The project started with conversations with some of the big US agencies, trying to understand what would get them to move to Wix. Responsive was one of the biggest things holding them back. From the POC stage and all the way through, talking to our users was the thing we cared about most.

Our team has been in touch with a selected group of “alpha” users - mostly agencies and design professionals. This allowed us to gather feedback early, learn, prioritize and iterate every step of the way. Our team did user interviews and usability testing on a few specific milestones, both through video and in person, and we could really tailor the product to our users’ needs.

Other than that, before releasing the real Beta, we had a chance to see first hand how our product is being used day in and day out by our own studio designers - the ones designing and building Wix’s templates. This has been invaluable, since it wasn’t confined to short sessions and the users were doing their real work instead of a specific exercise. We could see how different features are being used - sometimes, not in the way we intended; and which parts aren’t clear enough, so we could improve those even before the launch.

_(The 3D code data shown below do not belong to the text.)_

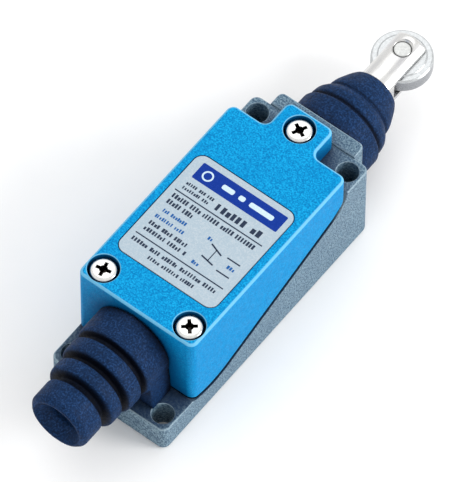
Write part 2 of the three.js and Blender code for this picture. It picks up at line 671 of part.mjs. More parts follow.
piece('plunger_fork', plungerFork(), finishes.steel());
piece('roller', rollerBody(), finishes.steel(), 0, ROLLER_Y, PLUNGER_Z);
piece('roller_pin', rollerPin(), finishes.steel(), 0, ROLLER_Y, PLUNGER_Z);
piece('plunger_clip', plungerClip(), finishes.steel());
piece('plunger_bush', plungerBush(), finishes.brass());
piece('plunger_seal', plungerSeal(), finishes.rubber());
piece('return_spring', coilSpring(SEAT.far + 0.1, CLIP.near - 0.1, 3.9, 0.7, 6), finishes.steel());
piece('spring_seat', springSeat(), finishes.steel());
piece('overtravel_spring', coilSpring(PUSH.head + 1.6, 22.4, 1.35, 0.35, 5), finishes.steel());
piece('push_pin', pushPin(), finishes.steel());

piece('block_case', blockCase(), finishes.block());
piece('block_cover', blockCover(), finishes.block());
piece('contact_carrier', contactCarrier(), finishes.red());
piece('contact_bridge', contactBridge(), finishes.brass());
piece('contact_spring', coilSpring(-4.1, -0.45, 1.1, 0.35, 5), finishes.steel());
piece('carrier_spring', coilSpring(-13.2, CARRIER.near - 0.1, 1.7, 0.4, 5), finishes.steel());
for (const spot of terminalSpots()) {
  const [x, z] = [spot.side * TERMINAL_X, TERMINAL_Z + 0.85];
  piece(`terminal_${spot.name}`, terminal(spot), finishes.brass());
  piece(`terminal_screw_${spot.name}`, panScrew(TERMINAL_HEAD), finishes.steel(), x, spot.y, z);
}
for (const side of bothSides) {
  const name = side < 0 ? 'block_screw_left' : 'block_screw_right';
  const z = BLOCK.high + 1.45;
  piece(name, panScrew(BLOCK_HEAD), finishes.steel(), side * BLOCK_SCREW.x, BLOCK_SCREW.y, z);
}
piece('ground_screw', panScrew(GROUND_HEAD), finishes.steel(), GROUND.x, GROUND.y, FLOOR + 0.05);

export default object;
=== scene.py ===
"""Finished look of the enclosed limit switch: cast base, painted cover, rubber boots and roller plunger.

Lengths are written in millimetres and turned into metres where a mesh is made.
X runs across the switch, Y towards the roller and Z out of the cover.
"""
import json
import math
import random

import bmesh
import bpy
from mathutils import Matrix, Vector


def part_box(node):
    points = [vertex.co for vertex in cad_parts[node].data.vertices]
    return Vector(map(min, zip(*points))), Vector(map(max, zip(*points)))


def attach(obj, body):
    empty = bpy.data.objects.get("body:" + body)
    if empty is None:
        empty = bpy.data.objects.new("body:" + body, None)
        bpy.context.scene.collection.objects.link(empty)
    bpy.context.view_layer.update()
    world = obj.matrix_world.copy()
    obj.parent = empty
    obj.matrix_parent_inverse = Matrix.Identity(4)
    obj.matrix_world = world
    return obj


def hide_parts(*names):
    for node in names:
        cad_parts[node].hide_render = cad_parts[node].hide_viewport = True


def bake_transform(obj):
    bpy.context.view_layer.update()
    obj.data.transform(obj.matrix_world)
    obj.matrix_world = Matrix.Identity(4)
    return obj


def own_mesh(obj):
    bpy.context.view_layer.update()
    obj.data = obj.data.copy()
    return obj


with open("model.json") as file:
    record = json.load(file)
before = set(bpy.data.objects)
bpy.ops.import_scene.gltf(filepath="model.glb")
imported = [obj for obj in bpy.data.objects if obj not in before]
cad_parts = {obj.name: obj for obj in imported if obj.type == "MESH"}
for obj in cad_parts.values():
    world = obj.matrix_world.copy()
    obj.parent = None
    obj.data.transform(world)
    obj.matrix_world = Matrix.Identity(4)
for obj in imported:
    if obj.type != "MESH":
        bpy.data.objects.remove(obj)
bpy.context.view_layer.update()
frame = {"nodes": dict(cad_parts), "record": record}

MM = 0.001
FULL_TURN = math.tau
MERGE_GAP = 0.002
TOUCH = 0.01
SHARP_ANGLE = 0.6
BEYOND = 40


def span(node):
    """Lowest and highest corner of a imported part, in millimetres."""
    low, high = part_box(node)
    return low / MM, high / MM


# ---- driving sizes, in millimetres ----
base_low, base_high = span("base_housing")
cover_low, cover_high = span("front_cover")
plate_low, plate_high = span("nameplate")
fork_low, fork_high = span("plunger_fork")
roller_low, roller_high = span("roller")
HALF_WIDTH = base_high.x
BASE_HALF = -base_low.y
NECK_FAR = base_high.y
COLLAR_TOP = base_high.z
COVER_NEAR = cover_low.y
COVER_TOP = cover_high.z
TONGUE_END = cover_high.y
COVER_FAR = 24.8
TONGUE_HALF = 5.6
EAR_LOW = 7.0
EAR_HIGH = 21.2
CORNER_R = 1.6
WALL = 2.4
FLOOR = 3.4
CAVITY_X = 11.4
CAVITY_FAR = 17.5
COLLAR_X = 10.2
COLLAR_FAR = 35.6
NECK_R = 7.2
STEM_R = 3.0
BUSH_NEAR = 25.0
BUSH_HOLE_R = 4.95
HOLE_X = 11.0
HOLE_Y = 29.0
HOLE_R = 2.25
RECESS_R = 3.2
RECESS_SEAT = COVER_TOP - 3.0
SCREW_SPOTS = {"left": (-10.4, -19.9), "right": (10.4, -19.9), "top": (0.0, 28.0)}
SCREW_HOLE_R = 1.6
HEAD_R = 2.95
HEAD_H = 2.65
CABLE_Z = 16.6
CABLE_END = span("cable_boot")[0].y
CABLE_INNER = span("cable_boot")[1].y
CABLE_HOLE_R = 3.3
MOUTH_R = 5.2
PLUNGER_Z = (fork_low.z + fork_high.z) / 2
FORK_R = (fork_high.z - fork_low.z) / 2
FORK_END = fork_high.y
ROLLER_Y = (roller_low.y + roller_high.y) / 2
ROLLER_R = (roller_high.y - roller_low.y) / 2
PIN_R = 1.75
FORK_X = 3.25
LIP_NEAR = 51.2
LIP_FAR = 52.5

AXIS_Y = Vector((0, 1, 0))
AXIS_Z = Vector((0, 0, 1))


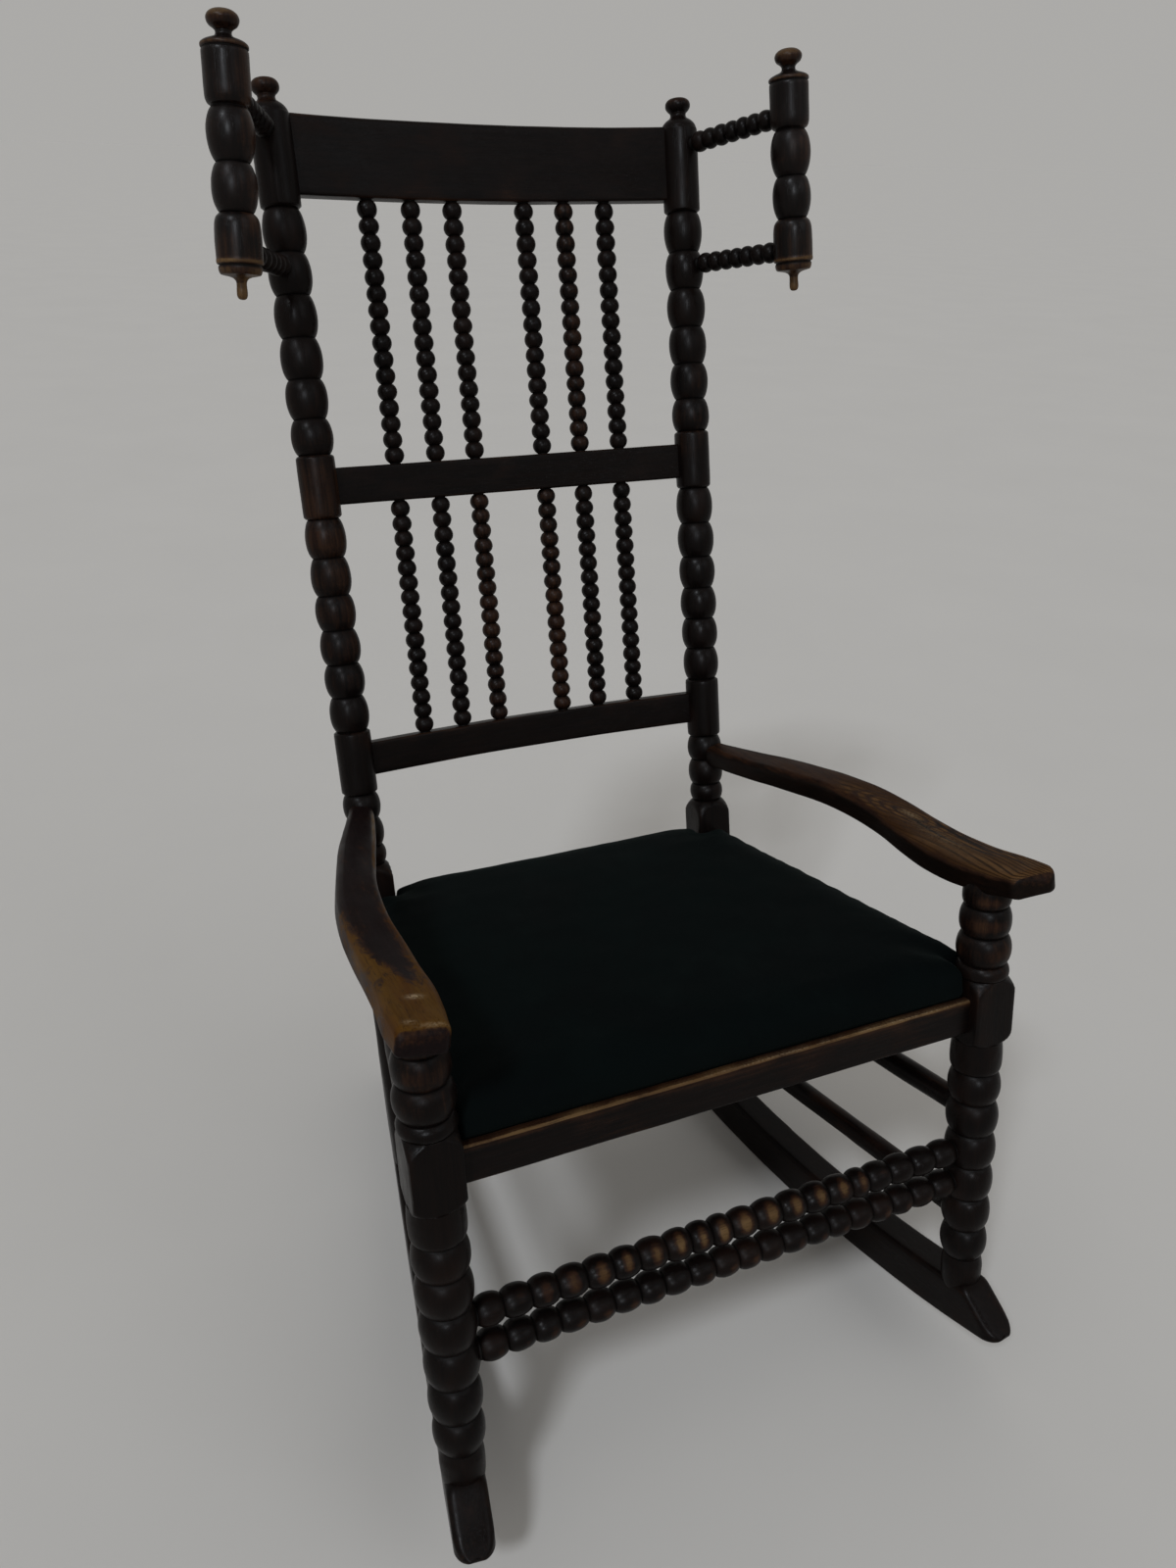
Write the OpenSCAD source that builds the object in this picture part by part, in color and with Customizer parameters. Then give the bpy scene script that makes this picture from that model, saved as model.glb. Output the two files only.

After launch (beta invites started going out in March 2020), we kept talking to users every day, over a community forum, our feedback tool and video sessions. Some of those sessions were rough. We even found a completely different type of user than the one we were aiming for: a lot of the professional builders weren’t designers at all, and worked in completely different ways. It changed the relationship, too. Instead of struggling with a new product on their own, users could see the team was listening, and a lot of them turned into our biggest advocates.

My biggest takeaway was how valuable it is to go beyond usability testing. A short guerilla test with 5 users can still get great results for a specific question. But that open, ongoing channel is what helped us make better decisions through the whole process, and after launch.